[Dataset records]
- - - - -
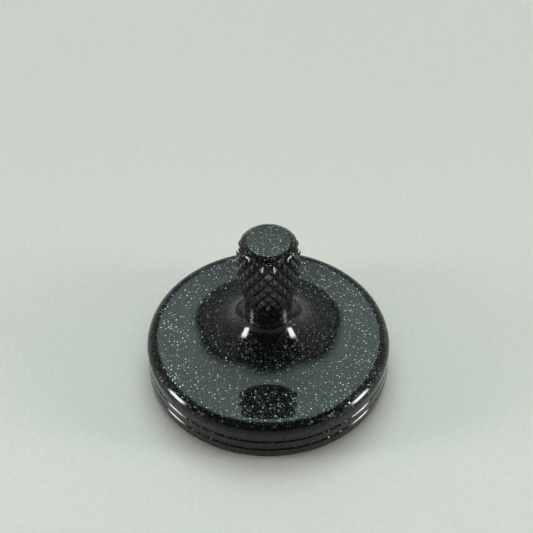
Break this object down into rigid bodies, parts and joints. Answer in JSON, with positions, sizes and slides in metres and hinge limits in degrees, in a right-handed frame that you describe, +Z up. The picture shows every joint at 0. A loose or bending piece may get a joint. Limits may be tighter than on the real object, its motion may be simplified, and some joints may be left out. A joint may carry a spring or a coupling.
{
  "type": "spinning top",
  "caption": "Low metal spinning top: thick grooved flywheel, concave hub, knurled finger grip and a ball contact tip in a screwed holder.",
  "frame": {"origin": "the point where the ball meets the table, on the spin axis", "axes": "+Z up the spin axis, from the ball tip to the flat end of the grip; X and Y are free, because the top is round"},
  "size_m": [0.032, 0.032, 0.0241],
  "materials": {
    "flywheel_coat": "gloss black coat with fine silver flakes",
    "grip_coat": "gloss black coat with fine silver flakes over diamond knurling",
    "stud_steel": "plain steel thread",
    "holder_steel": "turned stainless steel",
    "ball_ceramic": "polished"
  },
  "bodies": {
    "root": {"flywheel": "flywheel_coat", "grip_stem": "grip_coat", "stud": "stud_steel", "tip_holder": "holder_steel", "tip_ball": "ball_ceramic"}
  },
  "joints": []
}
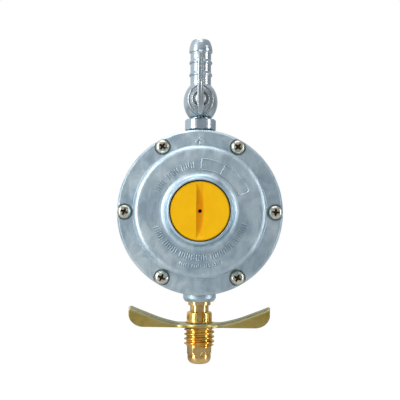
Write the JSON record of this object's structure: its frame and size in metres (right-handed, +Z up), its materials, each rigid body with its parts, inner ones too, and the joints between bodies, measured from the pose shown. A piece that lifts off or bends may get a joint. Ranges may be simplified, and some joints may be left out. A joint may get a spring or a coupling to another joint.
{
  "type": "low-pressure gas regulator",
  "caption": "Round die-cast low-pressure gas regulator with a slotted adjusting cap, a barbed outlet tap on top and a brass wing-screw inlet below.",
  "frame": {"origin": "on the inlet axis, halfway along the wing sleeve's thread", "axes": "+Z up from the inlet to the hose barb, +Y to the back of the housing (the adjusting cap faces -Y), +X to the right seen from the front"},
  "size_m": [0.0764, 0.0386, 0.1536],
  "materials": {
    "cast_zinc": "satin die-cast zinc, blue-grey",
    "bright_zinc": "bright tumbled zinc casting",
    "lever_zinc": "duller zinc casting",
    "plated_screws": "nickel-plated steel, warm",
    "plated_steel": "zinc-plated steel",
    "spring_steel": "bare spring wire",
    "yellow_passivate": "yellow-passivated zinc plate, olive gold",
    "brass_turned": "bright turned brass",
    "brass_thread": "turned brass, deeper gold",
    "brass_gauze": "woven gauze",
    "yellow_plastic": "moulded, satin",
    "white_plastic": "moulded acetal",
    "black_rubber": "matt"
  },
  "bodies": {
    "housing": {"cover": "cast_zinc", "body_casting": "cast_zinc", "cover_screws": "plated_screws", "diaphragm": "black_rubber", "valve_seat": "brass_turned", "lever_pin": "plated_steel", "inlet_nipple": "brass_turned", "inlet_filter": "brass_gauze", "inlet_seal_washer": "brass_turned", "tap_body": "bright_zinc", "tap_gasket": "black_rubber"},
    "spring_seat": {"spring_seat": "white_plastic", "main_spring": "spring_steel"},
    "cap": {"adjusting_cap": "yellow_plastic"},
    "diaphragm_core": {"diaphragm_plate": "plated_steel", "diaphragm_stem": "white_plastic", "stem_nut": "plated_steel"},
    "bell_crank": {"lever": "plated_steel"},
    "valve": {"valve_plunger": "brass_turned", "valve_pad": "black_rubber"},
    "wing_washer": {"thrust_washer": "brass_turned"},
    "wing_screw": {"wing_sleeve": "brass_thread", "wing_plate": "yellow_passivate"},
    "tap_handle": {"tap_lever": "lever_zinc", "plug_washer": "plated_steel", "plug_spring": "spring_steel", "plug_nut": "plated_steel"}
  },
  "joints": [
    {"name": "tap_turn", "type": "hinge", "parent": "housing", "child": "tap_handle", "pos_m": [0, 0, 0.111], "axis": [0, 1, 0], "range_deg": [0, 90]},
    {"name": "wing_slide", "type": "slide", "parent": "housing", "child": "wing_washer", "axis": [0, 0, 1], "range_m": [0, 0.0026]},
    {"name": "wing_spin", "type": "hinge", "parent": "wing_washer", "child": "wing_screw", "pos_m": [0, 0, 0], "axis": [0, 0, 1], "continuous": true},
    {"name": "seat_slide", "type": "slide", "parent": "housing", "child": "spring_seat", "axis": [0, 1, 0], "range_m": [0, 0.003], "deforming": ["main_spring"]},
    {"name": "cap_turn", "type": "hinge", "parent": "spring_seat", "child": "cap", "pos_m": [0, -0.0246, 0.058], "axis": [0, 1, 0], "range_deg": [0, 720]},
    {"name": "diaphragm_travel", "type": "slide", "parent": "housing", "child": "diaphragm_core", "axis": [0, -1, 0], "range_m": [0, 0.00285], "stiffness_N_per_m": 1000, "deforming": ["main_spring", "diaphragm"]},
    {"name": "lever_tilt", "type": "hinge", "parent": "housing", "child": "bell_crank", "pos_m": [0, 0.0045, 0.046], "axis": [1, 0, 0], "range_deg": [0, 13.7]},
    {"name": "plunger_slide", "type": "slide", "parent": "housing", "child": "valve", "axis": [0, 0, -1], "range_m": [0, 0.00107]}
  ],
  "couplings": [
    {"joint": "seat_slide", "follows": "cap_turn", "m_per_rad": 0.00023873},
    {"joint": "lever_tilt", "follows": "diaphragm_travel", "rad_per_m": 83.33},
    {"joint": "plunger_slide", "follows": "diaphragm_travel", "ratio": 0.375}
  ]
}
- - - - -
→ **Short task**
The records above should all be quoted exactly, please.

→ **Output below**
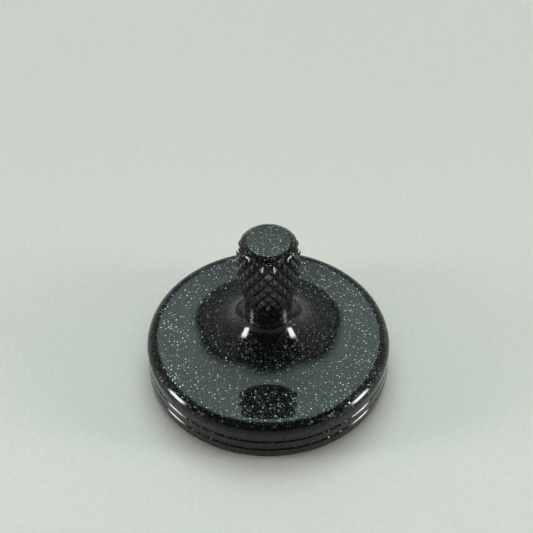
Break this object down into rigid bodies, parts and joints. Answer in JSON, with positions, sizes and slides in metres and hinge limits in degrees, in a right-handed frame that you describe, +Z up. The picture shows every joint at 0. A loose or bending piece may get a joint. Limits may be tighter than on the real object, its motion may be simplified, and some joints may be left out. A joint may carry a spring or a coupling.
{
  "type": "spinning top",
  "caption": "Low metal spinning top: thick grooved flywheel, concave hub, knurled finger grip and a ball contact tip in a screwed holder.",
  "frame": {"origin": "the point where the ball meets the table, on the spin axis", "axes": "+Z up the spin axis, from the ball tip to the flat end of the grip; X and Y are free, because the top is round"},
  "size_m": [0.032, 0.032, 0.0241],
  "materials": {
    "flywheel_coat": "gloss black coat with fine silver flakes",
    "grip_coat": "gloss black coat with fine silver flakes over diamond knurling",
    "stud_steel": "plain steel thread",
    "holder_steel": "turned stainless steel",
    "ball_ceramic": "polished"
  },
  "bodies": {
    "root": {"flywheel": "flywheel_coat", "grip_stem": "grip_coat", "stud": "stud_steel", "tip_holder": "holder_steel", "tip_ball": "ball_ceramic"}
  },
  "joints": []
}
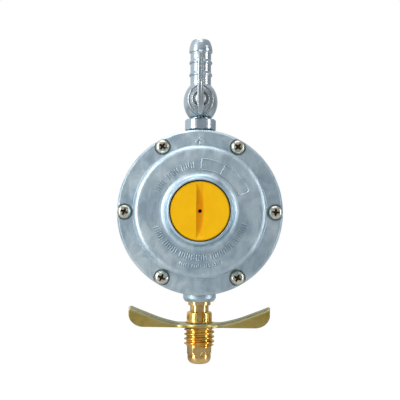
Write the JSON record of this object's structure: its frame and size in metres (right-handed, +Z up), its materials, each rigid body with its parts, inner ones too, and the joints between bodies, measured from the pose shown. A piece that lifts off or bends may get a joint. Ranges may be simplified, and some joints may be left out. A joint may get a spring or a coupling to another joint.
{
  "type": "low-pressure gas regulator",
  "caption": "Round die-cast low-pressure gas regulator with a slotted adjusting cap, a barbed outlet tap on top and a brass wing-screw inlet below.",
  "frame": {"origin": "on the inlet axis, halfway along the wing sleeve's thread", "axes": "+Z up from the inlet to the hose barb, +Y to the back of the housing (the adjusting cap faces -Y), +X to the right seen from the front"},
  "size_m": [0.0764, 0.0386, 0.1536],
  "materials": {
    "cast_zinc": "satin die-cast zinc, blue-grey",
    "bright_zinc": "bright tumbled zinc casting",
    "lever_zinc": "duller zinc casting",
    "plated_screws": "nickel-plated steel, warm",
    "plated_steel": "zinc-plated steel",
    "spring_steel": "bare spring wire",
    "yellow_passivate": "yellow-passivated zinc plate, olive gold",
    "brass_turned": "bright turned brass",
    "brass_thread": "turned brass, deeper gold",
    "brass_gauze": "woven gauze",
    "yellow_plastic": "moulded, satin",
    "white_plastic": "moulded acetal",
    "black_rubber": "matt"
  },
  "bodies": {
    "housing": {"cover": "cast_zinc", "body_casting": "cast_zinc", "cover_screws": "plated_screws", "diaphragm": "black_rubber", "valve_seat": "brass_turned", "lever_pin": "plated_steel", "inlet_nipple": "brass_turned", "inlet_filter": "brass_gauze", "inlet_seal_washer": "brass_turned", "tap_body": "bright_zinc", "tap_gasket": "black_rubber"},
    "spring_seat": {"spring_seat": "white_plastic", "main_spring": "spring_steel"},
    "cap": {"adjusting_cap": "yellow_plastic"},
    "diaphragm_core": {"diaphragm_plate": "plated_steel", "diaphragm_stem": "white_plastic", "stem_nut": "plated_steel"},
    "bell_crank": {"lever": "plated_steel"},
    "valve": {"valve_plunger": "brass_turned", "valve_pad": "black_rubber"},
    "wing_washer": {"thrust_washer": "brass_turned"},
    "wing_screw": {"wing_sleeve": "brass_thread", "wing_plate": "yellow_passivate"},
    "tap_handle": {"tap_lever": "lever_zinc", "plug_washer": "plated_steel", "plug_spring": "spring_steel", "plug_nut": "plated_steel"}
  },
  "joints": [
    {"name": "tap_turn", "type": "hinge", "parent": "housing", "child": "tap_handle", "pos_m": [0, 0, 0.111], "axis": [0, 1, 0], "range_deg": [0, 90]},
    {"name": "wing_slide", "type": "slide", "parent": "housing", "child": "wing_washer", "axis": [0, 0, 1], "range_m": [0, 0.0026]},
    {"name": "wing_spin", "type": "hinge", "parent": "wing_washer", "child": "wing_screw", "pos_m": [0, 0, 0], "axis": [0, 0, 1], "continuous": true},
    {"name": "seat_slide", "type": "slide", "parent": "housing", "child": "spring_seat", "axis": [0, 1, 0], "range_m": [0, 0.003], "deforming": ["main_spring"]},
    {"name": "cap_turn", "type": "hinge", "parent": "spring_seat", "child": "cap", "pos_m": [0, -0.0246, 0.058], "axis": [0, 1, 0], "range_deg": [0, 720]},
    {"name": "diaphragm_travel", "type": "slide", "parent": "housing", "child": "diaphragm_core", "axis": [0, -1, 0], "range_m": [0, 0.00285], "stiffness_N_per_m": 1000, "deforming": ["main_spring", "diaphragm"]},
    {"name": "lever_tilt", "type": "hinge", "parent": "housing", "child": "bell_crank", "pos_m": [0, 0.0045, 0.046], "axis": [1, 0, 0], "range_deg": [0, 13.7]},
    {"name": "plunger_slide", "type": "slide", "parent": "housing", "child": "valve", "axis": [0, 0, -1], "range_m": [0, 0.00107]}
  ],
  "couplings": [
    {"joint": "seat_slide", "follows": "cap_turn", "m_per_rad": 0.00023873},
    {"joint": "lever_tilt", "follows": "diaphragm_travel", "rad_per_m": 83.33},
    {"joint": "plunger_slide", "follows": "diaphragm_travel", "ratio": 0.375}
  ]
}